Eventually, she discovered a passion for lifestyle blogging and started KatherineSchwarzenegger.com, where she published everything from fashion tips to recipes to advice columns (“Ask Kat”). In her second book, she revealed her dream is to be “the next generation’s talk show host,” a la Oprah Winfrey or Ellen DeGeneres; she has guest-hosted “The View” and “Anderson Live,” and she served briefly as a correspondent for “Extra” and “Entertainment Tonight.” She also acknowledged the power of her last name.

“While some people might think this opens doors and gets you preferential treatment (and sometimes it does), it can also work against you. What I have learned from my mom is that there is no shortcut to getting where you want to go. No matter what your name is, you have to do the work, she wrote.

“Your name may get you in the door, but your talent is what will keep you there.”

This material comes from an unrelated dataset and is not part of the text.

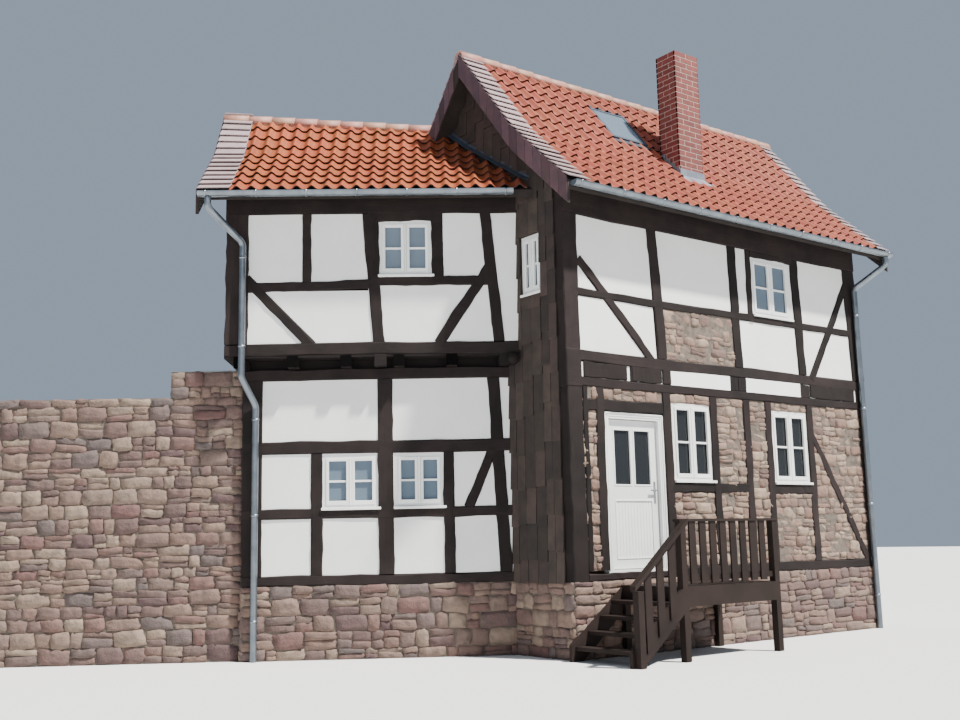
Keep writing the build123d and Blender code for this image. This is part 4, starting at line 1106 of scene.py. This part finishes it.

If Schwarzenegger was on the fringes of Hollywood before, that all changed in June 2018, when paparazzi caught Schwarzenegger and Pratt on a picnic date in Santa Barbara. The next month, they were snapped leaving church together and getting ice cream with Pratt and Faris’s 6-year-old son, Jack. Shortly after, there was a brunch with Schwarzenegger’s family. More photographed outings followed — trick-or-treating on Halloween with Jack, Faris and Faris’s new boyfriend — until Pratt confirmed that they were dating with an Instagram collage posted on Schwarzenegger’s 29th birthday.

Despite all the photos, neither have given details about their relationship. Shriver, who reportedly set them up, has also stayed mum. (“She’s super happy and gave me very strict instructions not to talk about it,” Shriver recently said on the “Today” show.)

So as Schwarzenegger embarks on this new era, she continues to be associated with another famous name — but this time, on her terms.

“She’s about to become a tabloid fixture and will be one for a while,” said Michael Blitz, who has co-written two books on Arnold Schwarzenegger. “In some ways, that means she gets out from the underneath the shadow of her name — because she’s now her own fixture.”